Rappel des faits : le 12 juin 1998,
200 militants, à l’appel du Collectif anti-expulsion, occupent des
locaux de la SNCF gare du Nord, loués à la DICCILEC (PAF)
pour servir de zone d’attente et l’état-major parisien de la DICCILEC.
Après avoir été délogés à coups
de matraque, 66 personnes sont interpellées, cinq sont inculpées
(aucune inculpation n’a été portée pour occupation
illégale des bureaux de la DICCILEC ou violation de domicile). Après
une instruction de 14 mois, seules deux personnes restent inculpées
de supposés coups et blessures, leur procès a eu lieu le
26 novembre 1999, le verdict a été rendu le 17 décembre
1999. Le verdict est tombé, sans surprise quant à sa sévérité
d’une part, sa demi-mesure d’autre part. Un an de prison pour l’un des
inculpés (dont 4 mois fermes) et plus de 300 000 F de dommages et
intérêts, relaxe pour l’autre.
L’importance de la peine prononcée
n’a rien de surprenant pour qui est habitué des procès «
suite aux actions », alors que les accusations de violence y sont
systématiques, alors que le témoignage d’un flic prévaut
quoi qu’il arrive.
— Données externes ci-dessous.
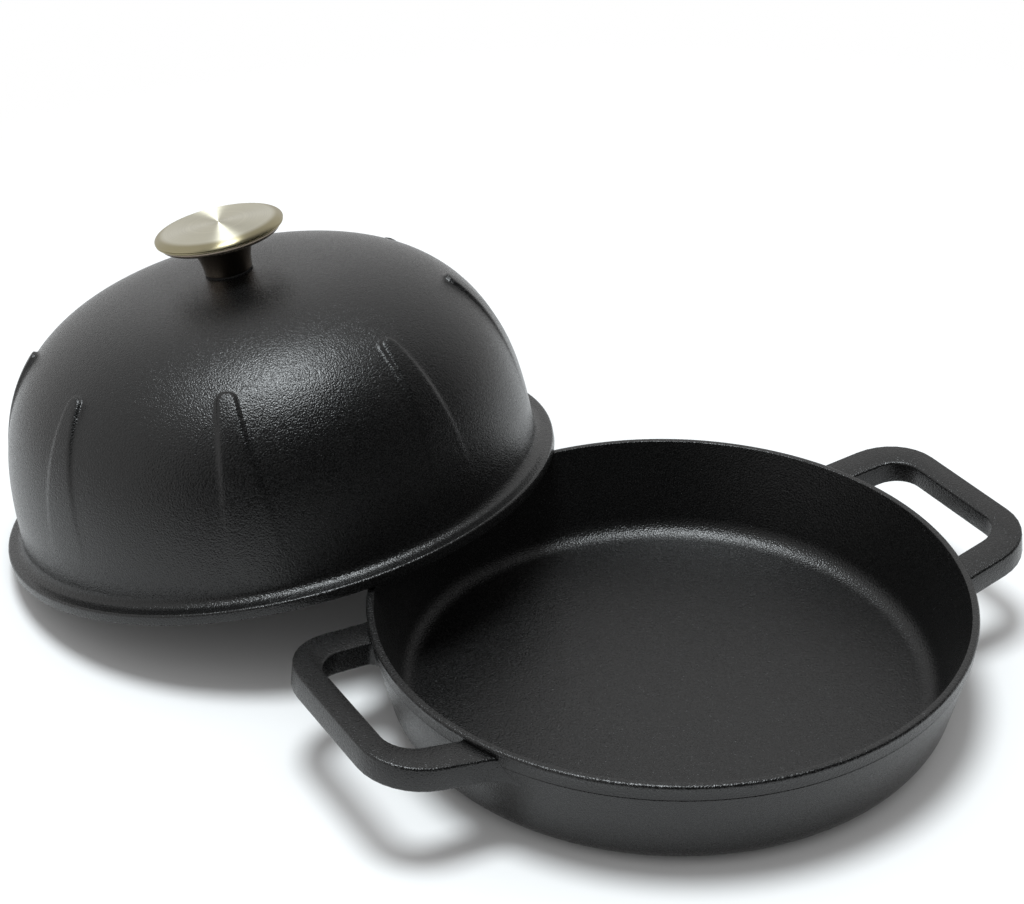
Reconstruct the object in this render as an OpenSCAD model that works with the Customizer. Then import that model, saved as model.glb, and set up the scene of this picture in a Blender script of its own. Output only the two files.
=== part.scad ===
// Bread cloche: a shallow cast iron baking pan with two loop handles, and a domed
// cast iron lid with a screwed steel knob. The lid is off and leans on the pan.
// Millimetres, +Z up. The origin is the centre of the pan's underside and the
// handles lie along X.

/* [Pan] */
// Outer diameter of the rim
rim_d = 248; // [230:1:270]
// Height of the pan from its underside to the rim
pan_h = 46; // [40:1:60]
// Width of the flat top of the rim
rim_land = 3.2; // [2.6:0.1:4]
// Height of the lip round the top of the rim
lip_h = 1.6; // [1:0.1:2.4]
// How far the lip stands out over the neck under it
lip_w = 1.4; // [0.8:0.1:1.8]
// Drop from the rim to the ledge under the neck
ledge_drop = 6.8; // [6:0.1:9]
// How far the ledge stands out from the neck
ledge_w = 0.6; // [0.3:0.1:1]
// Diameter of the flat of the underside
base_d = 206; // [190:1:216]
// Radius of the outer corner between underside and wall
base_corner = 14; // [10:0.5:18]
// Thickness of the wall and the floor
pan_wall = 4; // [3.4:0.1:4.6]

/* [Handles] */
// Length of the pan over both handles
handle_span = 312; // [296:1:330]
// Thickness of a handle
handle_t = 10.6; // [8:0.2:13]
// Width of the grip bar
bar_w = 10.8; // [9:0.1:13]
// Width over the two arms at the grip bar, if its corners were sharp
arm_span = 96; // [88:1:104]
// Width over the two arms where they leave the pan
root_span = 104; // [98:1:112]
// Width of the hand opening at the grip bar, if its corners were sharp
opening_bar = 68; // [60:1:74]
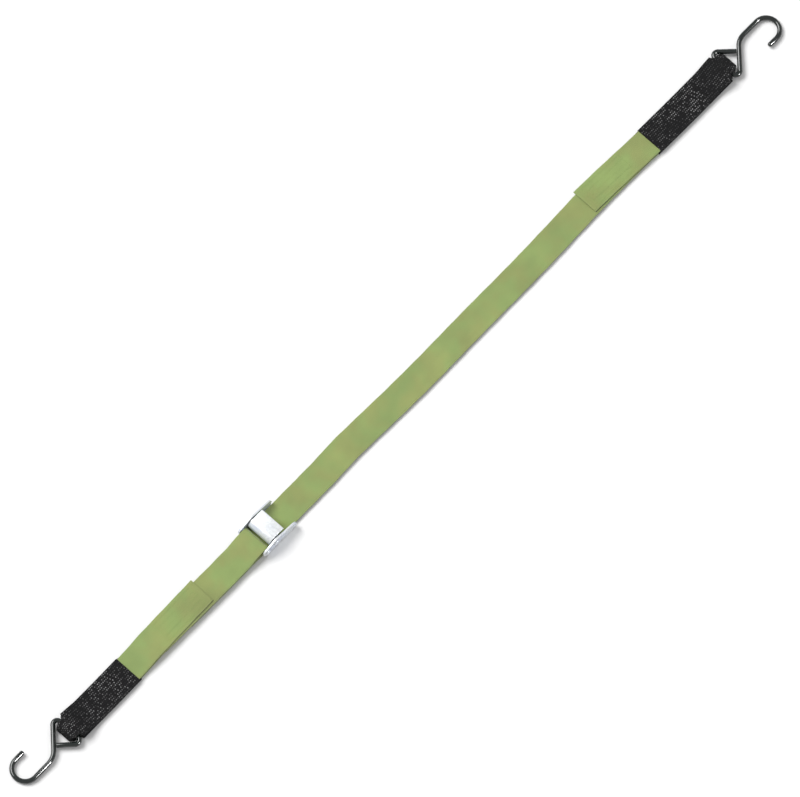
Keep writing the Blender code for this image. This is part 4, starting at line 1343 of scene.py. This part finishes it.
# ---- Stage ----
CAMERA_TILT = math.radians(20)  # from straight down
STRAP_TURN = math.radians(47.14)  # from the strap's direction to the view's right
CAMERA_DISTANCE = 20.0
LENS = 724.6  # mm, on a 36 mm sensor
AIM_RIGHT, AIM_UP = 1.3 * MM, -1.5 * MM
FLOOR_Z, FLOOR_SIZE = -0.15 * MM, 60
ROOM_STRENGTH = 0.60
KEY_FROM, KEY_SPREAD, KEY_STRENGTH = (-0.17, 0.592, 0.788), math.radians(38), 3.1
GLINT_FROM, GLINT_SPREAD, GLINT_STRENGTH = (0.225, -0.753, 0.618), math.radians(11), 4.5


def view_axes():
    """The view's right and up, and the way back to the camera."""
    right = Vector((math.cos(STRAP_TURN), -math.sin(STRAP_TURN), 0))
    away = Vector((math.sin(STRAP_TURN), math.cos(STRAP_TURN), 0))
    back = -away * math.sin(CAMERA_TILT) + Vector((0, 0, math.cos(CAMERA_TILT)))
    return right, back.cross(right), back


def add_sun(name, towards, spread_angle, strength, on_matt):
    """A far, round light in a direction, as wide as its angle. It may light matt faces or not."""
    deselect()
    bpy.ops.object.light_add(type="SUN", location=(0, 0, 3))
    lamp = bpy.context.object
    lamp.name = lamp.data.name = name
    lamp.data.angle, lamp.data.energy = spread_angle, strength
    lamp.visible_diffuse = on_matt
    lamp.rotation_euler = (-Vector(towards)).to_track_quat("-Z", "Y").to_euler()


def floor_finish():
    f = Finish("pale_floor", colours().floor, 0.75)
    tone = f.span(f.noise(f.here(), 3.0, 3.0), 0.3, 0.7, 0.985, 1.0)
    f.to("Base Color", f.shaded(colours().floor, tone))
    return f.material


class BuildStage(bpy.types.Operator):
    """Sets the floor, the lights and the camera"""

    bl_idname = "tie_down.stage"
    bl_label = "Floor, lights and camera"

    def execute(self, context):
        deselect()
        bpy.ops.mesh.primitive_plane_add(size=FLOOR_SIZE, location=(0, 0, FLOOR_Z))
        floor = named("floor")
        floor.data.materials.append(floor_finish())

        world = bpy.data.worlds.new("pale_room")
        world.use_nodes = True
        room = world.node_tree.nodes["Background"].inputs
        room["Color"].default_value = (1, 1, 1, 1)
        room["Strength"].default_value = ROOM_STRENGTH
        context.scene.world = world
        add_sun("key", KEY_FROM, KEY_SPREAD, KEY_STRENGTH, True)
        add_sun("glint", GLINT_FROM, GLINT_SPREAD, GLINT_STRENGTH, False)
        context.scene.view_settings.view_transform = "Standard"

        right, up, back = view_axes()
        aim = right * AIM_RIGHT + up * AIM_UP
        bpy.ops.object.camera_add(location=aim + back * CAMERA_DISTANCE)
        camera = context.object
        camera.name = "camera"
        camera.rotation_euler = Matrix((right, up, back)).transposed().to_euler()
        camera.data.lens = LENS
        camera.data.clip_start, camera.data.clip_end = 0.1, 100
        context.scene.camera = camera
        return {"FINISHED"}


OPERATORS = (
    BuildFrame, BuildCam, BuildSprings, BuildHooks, BuildSewing, BuildStraps, BuildSleeves, BuildStage
)


class TieDownPanel(bpy.types.Panel):
    """Sizes, colours and pieces of the tie-down"""

    bl_idname = "VIEW3D_PT_tie_down"
    bl_label = "Tie-down"
    bl_space_type = "VIEW_3D"
    bl_region_type = "UI"
    bl_category = "Tie-down"

    def draw(self, context):
        for group in (context.scene.tie_down_sizes, context.scene.tie_down_colours):
            box = self.layout.box()
            for name in group.__annotations__:
                box.prop(group, name)
        for operator in OPERATORS:
            self.layout.operator(operator.bl_idname)


CLASSES = (TieDownSizes, TieDownColours, *OPERATORS, TieDownPanel)


def register():
    for cls in CLASSES:
        bpy.utils.register_class(cls)
    bpy.types.Scene.tie_down_sizes = PointerProperty(type=TieDownSizes)
    bpy.types.Scene.tie_down_colours = PointerProperty(type=TieDownColours)


def unregister():
    del bpy.types.Scene.tie_down_colours
    del bpy.types.Scene.tie_down_sizes
    for cls in reversed(CLASSES):
        bpy.utils.unregister_class(cls)


def main():
    register()
    for operator in OPERATORS:
        group, name = operator.bl_idname.split(".")
        getattr(getattr(bpy.ops, group), name)()
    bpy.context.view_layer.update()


if __name__ == "__main__":
    main()
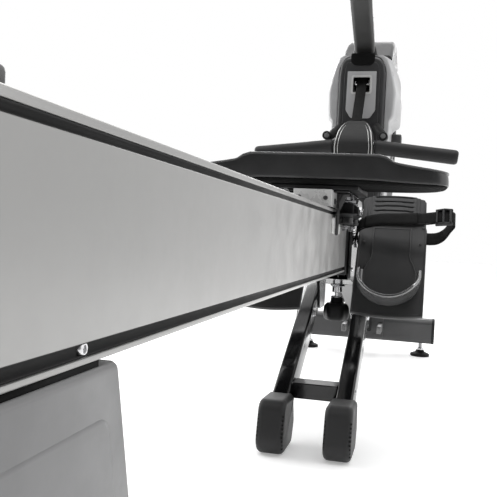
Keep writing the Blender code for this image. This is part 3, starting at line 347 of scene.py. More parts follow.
HOLE_DARK = grained_plastic("hole_shadow", (0.004, 0.004, 0.004), 0.8, specular=0.1)


# ---------------------------------------------------------------- meshes
def settle(name, shape, flat_merge=True):
    """A finished bmesh as an object at the origin, welded, facing out."""
    bmesh.ops.remove_doubles(shape, verts=shape.verts, dist=0.000004)
    bmesh.ops.dissolve_degenerate(shape, edges=shape.edges, dist=0.000004)
    bmesh.ops.recalc_face_normals(shape, faces=shape.faces)
    if flat_merge:
        bmesh.ops.dissolve_limit(
            shape, angle_limit=math.radians(0.4), verts=shape.verts, edges=shape.edges
        )
    mesh = bpy.data.meshes.new(name)
    shape.to_mesh(mesh)
    shape.free()
    mesh.shade_smooth()
    obj = bpy.data.objects.new(name, mesh)
    bpy.context.scene.collection.objects.link(obj)
    return obj


def lay_rings(shape, rings, closed=False, capped=True):
    """Quads between rings of equally many world points, into an open bmesh."""
    rows = [[shape.verts.new(place) for place in ring] for ring in rings]
    pairs = list(zip(rows, rows[1:]))
    if closed:
        pairs.append((rows[-1], rows[0]))
    for low, high in pairs:
        for index in range(len(low)):
            after = (index + 1) % len(low)
            shape.faces.new((low[index], low[after], high[after], high[index]))
    if capped and not closed:
        shape.faces.new(rows[0][::-1])
        shape.faces.new(rows[-1])


def skin(name, rings, closed=False, capped=True, flat_merge=False):
    shape = bmesh.new()
    lay_rings(shape, rings, closed, capped)
    return settle(name, shape, flat_merge)


def placed(view, origin, across, up, out):
    return Vector(origin) + view[0] * across + view[1] * up + view[2] * out


def extruded(name, outlines, view, start, end, origin=(0, 0, 0)):
    """Flat outlines, the first outside and the others holes, carried from start to end."""
    curve = bpy.data.curves.new(name, "CURVE")
    curve.dimensions = "2D"
    curve.fill_mode = "BOTH"
    curve.extrude = abs(end - start) / 2
    for outline in outlines:
        spline = curve.splines.new("POLY")
        spline.points.add(len(outline) - 1)
        for point, place in zip(spline.points, outline):
            point.co = (place[0], place[1], 0.0, 1.0)
        spline.use_cyclic_u = True
    flat = bpy.data.objects.new(name, curve)
    bpy.context.scene.collection.objects.link(flat)
    bpy.context.view_layer.update()
    shape = bmesh.new()
    shape.from_mesh(bpy.data.meshes.new_from_object(
        flat.evaluated_get(bpy.context.evaluated_depsgraph_get())
    ))
    turn = Matrix(view).transposed().to_4x4()
    shift = Vector(origin) + view[2] * ((start + end) / 2)
    bmesh.ops.transform(shape, matrix=Matrix.Translation(shift) @ turn, verts=shape.verts)
    bpy.data.objects.remove(flat, do_unlink=True)
    return settle(name, shape)


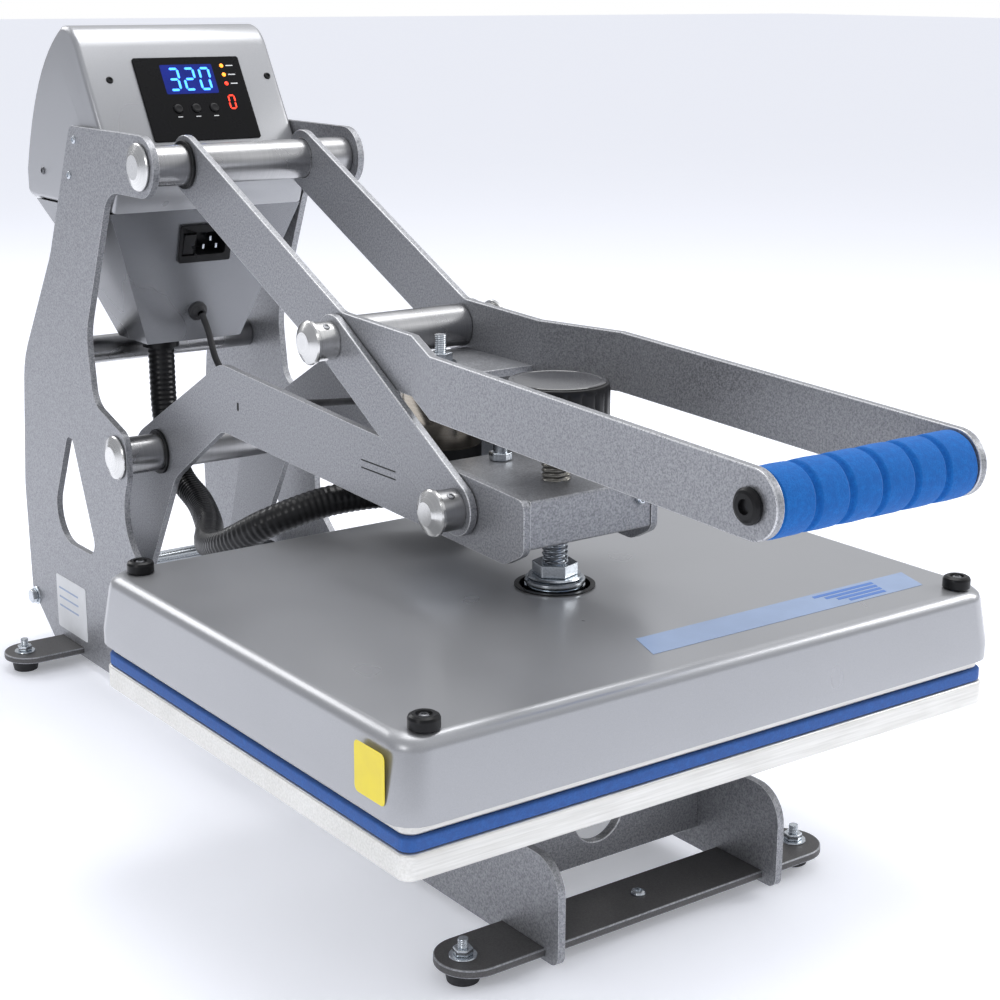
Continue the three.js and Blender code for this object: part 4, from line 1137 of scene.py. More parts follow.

Dans ce cadre la relaxe est une victoire puisque le
tribunal a enfin reconnu qu’il y a au moins un menteur parmi les forces
de police (rappelons ici que le juge d’instruction avait auparavant démasqué
un faux en écriture fourni par la police ce qui avait entraîné
le non-lieu pour un autre inculpé).
Ce qui est plus inquiétant, c’est
le manque de mobilisation d’organisations et d’associations du «
mouvement social » qui, bien que connaissant les règles du
jeu : flic contre militant et condamnation systématique du militant,
n’ont même pas jugé utile d’exprimer publiquement leur préoccupation
sur ce procès, à défaut de mobiliser pour la relaxe
de nos camarades. C’est laisser les mains libres aux forces de répression
: ce qui revient à laisser condamner ceux qui n’ont pas varié
dans leur discours et leur engagement en refusant d’accepter, qu’elle soit
de gauche ou de droite, la politique de l’immigration, de l’exploitation
accrue par la précarisation des travailleurs.
Les lois Chevènement ont été
considérées comme des avancées alors que quiconque
s’intéresse à l’immigration sait qu’elles créent les
conditions de la disparition de la carte de résident de 10 ans et
font régresser les progrès vers l’égalité des
droits. La plupart des organisations et associations qui se sont affichées
en 1996 au côté des Saint-Bernard ont entériné
cet état de fait (et l’existence durable de dizaines de milliers
de sans-papiers « officiels » sur le territoire pour le plus
grand profit de l’économie capitaliste) et se lancent maintenant
dans une campagne pour le droit de vote des immigrés, justifiant
leur abandon des sans-papiers qu’ils prétendaient défendre
contre Juppé et Debré. Aujourd’hui, ils reprennent dans les
manifs le mot d’ordre « Des papiers pour tous », alors qu’ils
l’ont toujours combattu, parfois même en s’affrontant physiquement
à ceux qui l’avançaient.
Puisqu’ils laissent la répression
de l’État (P.S., M.D.C., P.C., Verts) s’abattre sans réagir,
laissant aussi passer les morts (Mohsen Sliti le 9 juin 1999 à Marseille),
ne réagissant pas à l’acquittement en juin 1999 des deux
officiers de la DICCILEC responsables de la mort d’un expulsé Sri
lankais en 1991, il leur a été facile de laisser seuls Franck
et Yann face à la répression d’une action menée par
plus de 200 personnes qui à l’époque (juin 1998) représentaient
diverses organisations.
Les comités de chômeurs de
Marseille ou la C.G.T. ont compris l’enjeu de tels procès et les
risques de systématisation de ces poursuites pénales «
pour l’exemple ». Ils se sont donné les moyens d’y répondre
collectivement (véritables mobilisations aux procès de Michel
Beurier à Clermont et de Charles Hoareau à Marseille). 14
600 personnes poursuivies dans le cadre du mouvement social et syndical
d’après Maxime Gremetz ! (Le Parisien, 21 décembre 1999).
Poursuivons la lutte contre la politique française et européenne
de l’immigration jusqu’à obtenir la liberté de circulation
et d’installation, et l’égalité des droits.